I’ll bet you like two things: bargain shopping and candy, and those free t-shirts that drop from the ceiling in cute little parachutes at ice hockey games. OK, you like three things.
Valentine’s day may be an expensive, unnecessary, single-person-shaming, gag worthy, social media PDA free-for-all. But for many Americans, it is simply the day before their favorite unofficial holiday of the year.
50 percent off Walgreen’s candy day.
That’s right, the holiday of bargain hunting, pessimistic, Valentine’s-day-hating champions everywhere.
Note: you do not have to hate Valentine’s day to participate in this glorious holiday. But it does help.
It’s February 15th. Walk with purpose to the seasonal section in the middle of the store. The trick is to get there early, but not so early that employees haven’t begun marking down the cupid-clad goods. This is the time when you are going to get the best selection. Kit-Kats, Reese’s, Hershey’s Dark Chocolate with Almonds, a heart shape box of Ghirardelli.
Don’t let the heart covered packaging make you stop to question the meaninglessness of your life. Susan over there has come to terms with this years ago, and she is quickly filling up her basket with minature Reese’s cups. Susan’s not a sucker.

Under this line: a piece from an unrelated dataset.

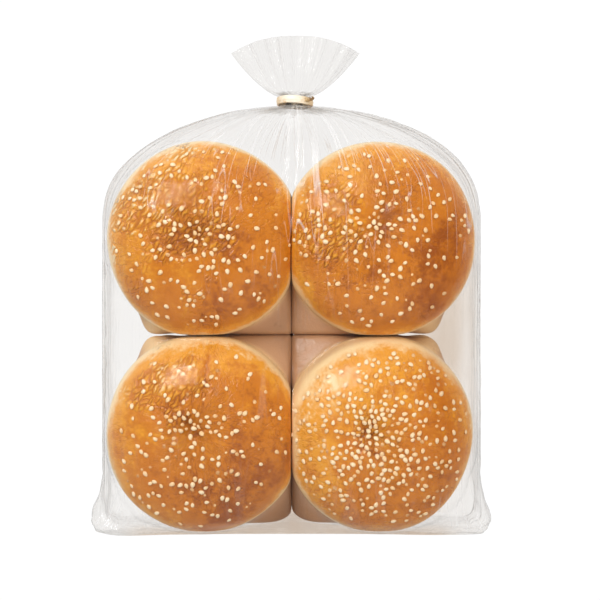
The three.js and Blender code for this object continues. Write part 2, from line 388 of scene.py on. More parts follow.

Just keep going, and remember, most candy looks normal once you trash the nightmarish, heart-covered outer packaging.
Now some of you might be thrill seeking risk takers. Preferring to wait as long as possible to purchase your discounted Valentine’s day treasures. You seek that ever ellusive 75% off. Your pursuit is noble, but wait too long and be left with empty shelves and only the Candy Corn of Valentine’s day: Conversation Hearts.
Godspeed. You lonely, frugual, beautiful person, you.